Remember to get the basic functionality of your shell working before worrying about all of the error conditions and end cases. For example, first focus on interactive mode, and get a single command running (probably first a command with no arguments, such as "ls"). Then, add in the functionality to work in batch mode (most of our test cases will use batch mode, so make sure this works!). Next, try working on multiple jobs separated with the ; character. Finally, make sure that you are correctly handling all of the cases where there is miscellaneous white space around commands or missing commands.

We strongly recommend that you check the return codes of all system calls from the very beginning of your work. This will often catch errors in how you are invoking these new system calls.

Beat up your own code! You are the best (and in this case, the only) tester of this code. Throw lots of junk at it and make sure the shell behaves well. Good code comes through testing -- you must run all sorts of different tests to make sure things work as desired. Don't be gentle -- other users certainly won't be. Break it now so we don't have to break it later.

Keep versions of your code. More advanced programmers will use a source control system such as CVS. Minimally, when you get a piece of functionality working, make a copy of your .c file (perhaps a subdirectory with a version number, such as v1, v2, etc.). By keeping older, working versions around, you can comfortably work on adding new functionality, safe in the knowledge you can always go back to an older, working version if need be.
For testing your code, you will probably want to run commands that take awhile to complete. Try compiling and running this very simple C program; when multiple copies are run in parallel you should see the output from each process interleaved. See the code for more details.

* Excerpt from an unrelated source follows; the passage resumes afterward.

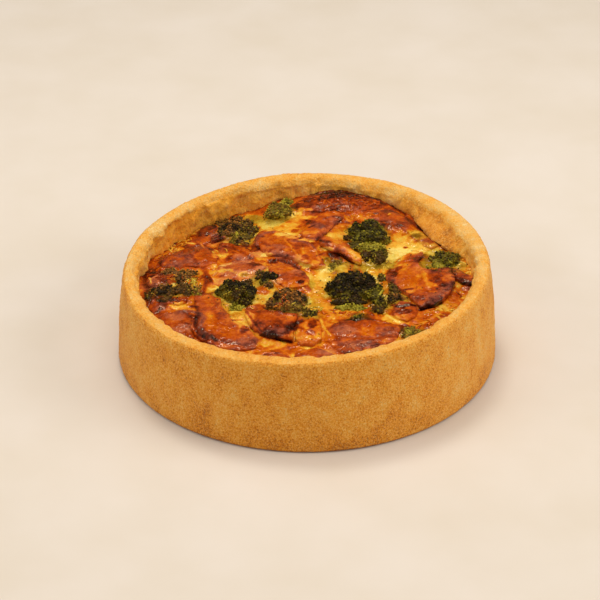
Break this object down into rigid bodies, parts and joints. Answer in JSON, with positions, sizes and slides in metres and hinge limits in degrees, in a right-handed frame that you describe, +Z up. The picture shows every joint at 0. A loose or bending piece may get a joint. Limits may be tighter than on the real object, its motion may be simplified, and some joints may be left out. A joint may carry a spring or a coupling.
{
  "type": "quiche",
  "caption": "Deep round quiche: an upright browned shortcrust case filled with set custard, with dark broccoli florets and thin orange-brown baked slices half sunk in its glossy top.",
  "frame": {"origin": "centre of the flat underside", "axes": "+Z up, -Y towards the front of the pie as shown, +X to its right, where the rim stands highest"},
  "size_m": [0.2032, 0.2016, 0.056],
  "materials": {
    "pastry": "dry, fine crumbly grain, golden brown with darker specks and a paler rim",
    "custard": "set egg custard, moist sheen, pale yellow where bare and orange brown where blistered",
    "baked_slice": "oily baked sheen, orange brown with dark red-brown edges",
    "stem": "soft cooked vegetable, brownish olive, moist",
    "broccoli_dark": "rough buds, almost black green with charred tips",
    "broccoli_green": "rough buds, green with dark tips",
    "broccoli_toasted": "rough buds, toasted brown",
    "broccoli_olive": "rough buds, olive green, partly sunk in custard"
  },
  "bodies": {
    "root": {"pastry_case": "pastry", "custard": "custard", "slice_back": "baked_slice", "slice_back_right": "baked_slice", "stem_back_right": "stem", "slice_front_right_broad": "baked_slice", "slice_front_edge_right": "baked_slice", "slice_front_edge_left": "baked_slice", "slice_left_lump": "baked_slice", "slice_left_chunk": "baked_slice", "slice_front_left_low": "baked_slice", "slice_front_left_arc": "baked_slice", "slice_dark_back_left": "baked_slice", "slice_red_back_left": "baked_slice", "slice_brown_arch": "baked_slice", "slice_glossy_strip": "baked_slice", "slice_left_of_centre": "baked_slice", "slice_lower_centre": "baked_slice", "slice_centre": "baked_slice", "slice_back_fold": "baked_slice", "slice_ribbon": "baked_slice", "slice_front_left": "baked_slice", "slice_front_knob": "baked_slice", "slice_front_centre": "baked_slice", "slice_right_knob": "baked_slice", "slice_right_strip": "baked_slice", "slice_right": "baked_slice", "floret_centre": "broccoli_dark", "floret_centre_side": "broccoli_dark", "floret_back_right": "broccoli_green", "floret_by_ribbon": "broccoli_dark", "floret_left": "broccoli_dark", "floret_left_small": "broccoli_dark", "floret_front": "broccoli_toasted", "floret_front_tail": "broccoli_green", "floret_far_left": "broccoli_toasted", "floret_left_edge": "broccoli_toasted", "floret_far_back": "broccoli_toasted", "floret_low_left": "broccoli_toasted", "floret_back": "broccoli_olive", "floret_wall": "broccoli_green", "floret_by_slice": "broccoli_toasted", "floret_sunk": "broccoli_olive", "floret_front_small": "broccoli_green", "floret_front_right": "broccoli_green"}
  },
  "joints": []
}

For this project, you need to hand in four distinct items:
  • Your source code (no object files or executables, please!)
  • A Makefile for compiling your source code
  • A picture of yourself
  • A README file with some basic documentation about your code

Hand in your source code. We have created a directory ~cs537-SECTION/handin/NAME, where SECTION is either 1 or 2 and NAME is your login name. For example, if you are in section 2 and your login is jimmyv, your handin directory is ~cs537-2/handin/jimmyv. Your handin directory has subdirectories: p1, p2, p3, etc. For this assignment, use directory p1.

Copy all of your .c source files into the appropriate subdirectory. Do not submit any .o files. After the deadline for this project, you will be prevented from making any changes in these directory. Remember: No late projects will be accepted!

To ensure that we compile your C correctly for the demo, you will need to create a simple makefile; this way our scripts can just run make to compile your code with the right libraries and flags. If you don't know how to write a makefile, you might want to look at the man pages for make, or better yet, read this little tutorial. Otherwise, check out this very simple sample makefile.

You will also need to turn in a digital picture of yourself. Put this in your handin directory (a jpg or a gif is fine), in the form Firstname.Lastname.gif (or whatever). We want to get to know you better, and what better way than to be able to associate a name with a face? If you don't turn in a picture, your project will not be graded!

Finally, we would like to see a file called README describing your code. This file should have contain the following four sections:

  • Your name and login information
  • Design overview: A few paragraphs describing the overall structure of your code and any important structures.
  • Complete specification: Describe how you handled any ambiguities in the specification. For example, for this project, explain how your shell will handle lines that have no commands between semi-colons.
  • Known bugs or problems: A list of any features that you did not implement or that you know are not working correctly
Due to the simplificity of this project, the documentation for this project is fairly minimal. It may be more extensive for future projects. The majority of your grade for this assignment will depend upon how well your implementation works and a smaller portion will be given for documentation and style. We will run your program on a suite of about 20 test cases, some of which will exercise your programs ability to correctly execute commands and some of which will test your programs ability to catch error conditions. Be sure that you thoroughly exercise your program's capabilities on a wide range of test suites, so that you will not be unpleasantly surprised when we run our tests.

Even though you will not be heavily graded on style for this assignment, you should still follow all the principles of software engineering you learned in CS 302, CS 367, and elsewhere, such as top-down design, good indentation, meaningful variable names, modularity, and helpful comments. Don't be sloppy! You should be following these principles for your own benefit.

Finally, while you can develop your code on any system that you want, make sure that your code runs correctly on a machine that runs the Linux operating system. Specifically, since libraries and environments sometimes vary in small and large ways across systems, you should verify your code on the linux machines in the 13XX labs (e.g., the royal or emperor clusters). These machines are where your projects will be tested.

Other Shell Fun

The shell you are building is very simplistic; it doesn't have a PATH variable, it doesn't support changing directories, there is no shell history of previous commands you have run, the user can't customize the prompt, etc. Feel free to play around with adding such functionality; it will give you some more insight into how things really work. However, please don't let your fun ruin your code -- please turn in a copy of the shell that implements only the functionality described in this specification for the project.